What was it then, if not a form of nationalism? It might not have been a modern nationalism, but it certainly sounds like some sort of nationalism. Perhaps a feudal nationalism. Correct me if I am wrong, but a founding document in England is the Magna Carta, which could be criticised on similar grounds, could it not?
It – the Declaration of Arbroath – may have been a declaration by a beleaguered group of nobles, but it envoked sentiments that seem appropriate, even today. I can, sort of, appreciate that all declarations are propoganda, and that they may be self serving for a particular class in a particular era, but The Declaration of Arbroath is one of the better ones.
I'd be interested in whether you see any other statements of principle in the same light. Perhaps you could expand a bit on your post?
 
 
 

Craig Gallagher

"The declaration unmistakeably asserts the right of a people to reject and replace their king, and you can't do that if he rules by divine right, certainly not in 1320."
Again, I would stress care with using terms like "the people". What I meant by a direct appeal to the divine right of kings is that Papal Authority is sought for legitimation, which indicates an acceptance that Kings derive their power from God. Even George Buchanan, the father of resistance theory, didn't regard the Declaration as an outright assertion of Scottish nationhood or any kind of manifesto for secular appointment of monarchs. It's a political statement, undoubtedly, but nobody who composed would seriously argue for divorcing the association with Christian legitimacy from a monarch's right to rule.
"What was it then, if not a form of nationalism?"
Tough question. The first thing to say is that nationalism is a construction of the 19th century (or very late 18th, in the French Revolution).
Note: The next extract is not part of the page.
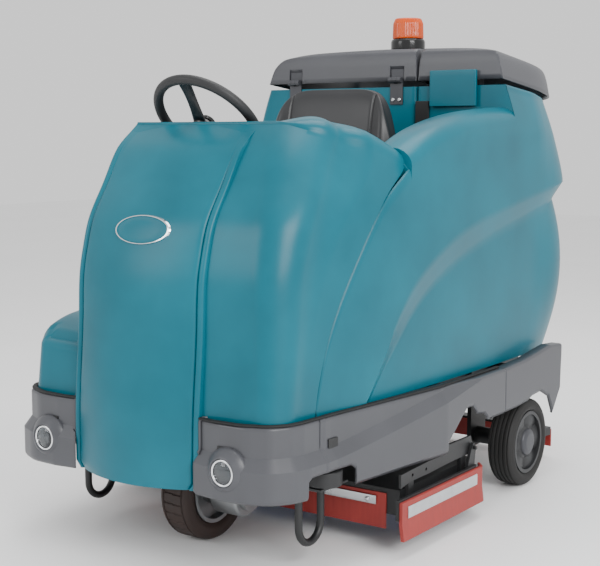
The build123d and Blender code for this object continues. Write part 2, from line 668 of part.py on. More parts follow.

The idea that a people have inherent cultural similarities that bind them and that they are aware and socially engaged with them is very problematic for any time before that. These are nobles engaged in a political act, whom I doubt feel very much affinity with the average Scottish farmhand in the period in question. Nationalism traditionally operates across class boundaries, but I don't think that can be assumed nor proved about the 14th century. The class system as it existed meant that nobles and peasants were simply alien to each other, united only in warfare in defence of the realm (and even then, I doubt the peasants fought for their country: more likely they fought for plunder or out of fear or financial obligation).
 
I'm not hostile to the sentiments expressed in the Declaration. I am hostile to them being appropriated for ostensibly modern purposes. Historical events always have a context, a moment in time that divorces them by their very nature from how we might seek to use them today. Even the best historians struggle to reconstruct the environment from which events like the Declaration emerge, and that is doubly true of anything that happened before the 17th century, as this did.
Last point: the Magna Carta, like this, is very much a story of nobles in economic competition with a monarch. I would be far more inclined to look for political alliances and subsequent derivatives from such before I would be prepared to accept the rhetoric used in such documents. It's worth remembering that some of the words don't even mean the same thing anymore. "Rights", for example, has a much deeper and complex meaning today than it would have enjoyed in the 14th century, while "subjects" has precisely the opposite problem.
Anyway, I apologise if my last post appeared intemperate. I would just ask for more care in analysing historical evidence. 14th century politicians should be treated with as much skepticism as our modern ones, after all.

douglas clark

Craig,
Thanks for the reply. I'd certainly agree that we should remember what the 'franchises' were back then. And I doubt any of us would want to return to that era where life could often be short and brutish. But any nation has to start somewhere.
It was many years after the 'Declaration of Independence' that slavery was finally abolished in the United States, despite the somewhat famous sentence below:
We hold these truths to be self-evident, that all men are created equal, that they are endowed by their Creator with certain unalienable Rights, that among these are Life, Liberty and the pursuit of Happiness.
Which clearly didn't apply to native americans or slaves. That Declaration was made in 1776 and freedom for all slaves didn't happen until 1865. So, you are right to be cautious about the motives of the writers of Declarations. However, from the vantage point of today, can we not look back on these documents as at least catalysts for change?. At least the thoughts were out of the bottle, which was progress, of a sort.

Rev. Stuart Campbell

"What I meant by a direct appeal to the divine right of kings is that Papal Authority is sought for legitimation, which indicates an acceptance that Kings derive their power from God."

Is that technically any different from the situation nowadays? Yet a large percentage of "the people" nowadays are atheists, or of different faiths. I think you're being over-literal at best. But even then, the Declaration could barely be any clearer – the people, however such a term is precisely defined, unambiguously reserve the right to throw out their king, divine or not.

Longshanker

RevStu
"The declaration unmistakeably asserts the right of a people to reject and replace their king,"
I think it could be called spin doctoring for the right to usurp the incumbent king and placate the ("Tractor" - Ed)ous deed of replacing John Balliol, by Bruce's people.
Craig's spot on, the 14th century idea of the rights of a people didn't extend to peasants and serfs, so highjacking the Declaration for modern argument has a whiff of the ridiculous about it.
 
 
 

douglas clark

Longshanker, Craig is at least willing to talk about 'stuff'. You, on the other hand, would merely hijack a discussion for your own, obvious, ends. Your persona, as a sensible chap, open to reason, becomes less credible the more you write. It seems to me, at the least, reasonable to discuss the Declaration of Arbroath in a modern way, without you claiming that it "has a whiff of the ridiculous about it". It is you, sir. that has a whiff of the ridiculous about you. Else, all of history is mere flim-flam and not to be taken seriously.